> _Dataset excerpts_:
━━━━━━━━━━━━━━━━
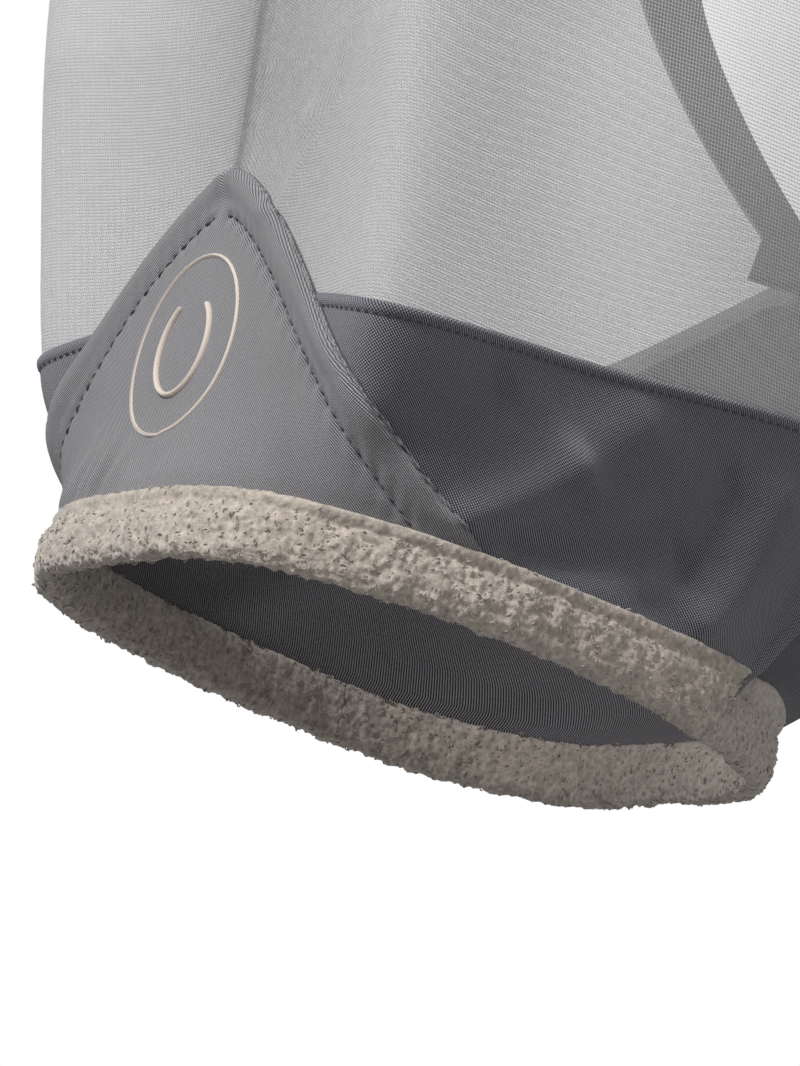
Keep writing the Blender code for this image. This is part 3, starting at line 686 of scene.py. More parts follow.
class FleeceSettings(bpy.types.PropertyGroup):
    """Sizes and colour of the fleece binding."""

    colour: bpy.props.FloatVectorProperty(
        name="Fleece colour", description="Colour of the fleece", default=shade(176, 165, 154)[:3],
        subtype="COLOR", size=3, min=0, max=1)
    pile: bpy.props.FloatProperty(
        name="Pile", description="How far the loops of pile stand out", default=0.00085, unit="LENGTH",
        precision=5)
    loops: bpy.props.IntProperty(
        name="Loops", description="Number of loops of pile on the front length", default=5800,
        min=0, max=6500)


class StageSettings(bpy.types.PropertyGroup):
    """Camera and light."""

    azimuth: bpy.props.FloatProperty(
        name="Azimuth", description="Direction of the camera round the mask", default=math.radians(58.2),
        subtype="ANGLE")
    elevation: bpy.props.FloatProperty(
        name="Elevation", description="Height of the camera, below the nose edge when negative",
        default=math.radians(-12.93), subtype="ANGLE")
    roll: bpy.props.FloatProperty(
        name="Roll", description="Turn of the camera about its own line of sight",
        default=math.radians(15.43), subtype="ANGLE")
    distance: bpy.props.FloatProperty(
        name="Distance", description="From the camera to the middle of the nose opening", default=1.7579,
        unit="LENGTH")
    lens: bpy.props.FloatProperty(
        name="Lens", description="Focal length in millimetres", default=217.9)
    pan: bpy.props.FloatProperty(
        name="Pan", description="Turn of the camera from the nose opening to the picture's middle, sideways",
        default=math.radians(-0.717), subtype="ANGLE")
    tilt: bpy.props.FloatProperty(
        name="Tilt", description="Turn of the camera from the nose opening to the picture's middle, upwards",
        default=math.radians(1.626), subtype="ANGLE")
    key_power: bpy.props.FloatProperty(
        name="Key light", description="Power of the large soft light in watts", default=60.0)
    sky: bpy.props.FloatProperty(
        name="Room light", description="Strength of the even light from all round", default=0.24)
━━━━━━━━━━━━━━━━
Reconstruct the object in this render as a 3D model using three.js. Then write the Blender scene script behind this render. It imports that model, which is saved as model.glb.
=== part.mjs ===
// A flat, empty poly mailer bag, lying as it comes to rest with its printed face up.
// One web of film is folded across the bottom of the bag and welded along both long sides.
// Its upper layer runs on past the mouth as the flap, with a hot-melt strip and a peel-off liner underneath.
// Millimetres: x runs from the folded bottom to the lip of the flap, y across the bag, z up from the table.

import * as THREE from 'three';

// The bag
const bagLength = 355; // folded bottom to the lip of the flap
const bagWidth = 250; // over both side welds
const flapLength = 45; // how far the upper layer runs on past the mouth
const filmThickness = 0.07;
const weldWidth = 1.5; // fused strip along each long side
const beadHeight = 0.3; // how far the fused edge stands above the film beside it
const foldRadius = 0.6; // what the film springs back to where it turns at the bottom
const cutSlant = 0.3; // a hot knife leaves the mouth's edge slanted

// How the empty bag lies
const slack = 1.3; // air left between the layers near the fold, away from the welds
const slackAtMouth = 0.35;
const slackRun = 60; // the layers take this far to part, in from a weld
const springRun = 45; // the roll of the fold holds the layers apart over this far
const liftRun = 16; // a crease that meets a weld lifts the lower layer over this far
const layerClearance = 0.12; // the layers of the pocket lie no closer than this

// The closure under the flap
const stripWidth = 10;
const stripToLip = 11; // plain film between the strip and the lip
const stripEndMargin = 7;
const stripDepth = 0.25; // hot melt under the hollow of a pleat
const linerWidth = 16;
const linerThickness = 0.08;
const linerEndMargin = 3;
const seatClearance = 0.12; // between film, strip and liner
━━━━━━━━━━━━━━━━
> _Direction_:
Print the lines from the line containing "Keep writing the" to the line containing "and colour of", both ends included, exactly and with nothing added.

> _The output_:
Keep writing the Blender code for this image. This is part 3, starting at line 686 of scene.py. More parts follow.
class FleeceSettings(bpy.types.PropertyGroup):
    """Sizes and colour of the fleece binding."""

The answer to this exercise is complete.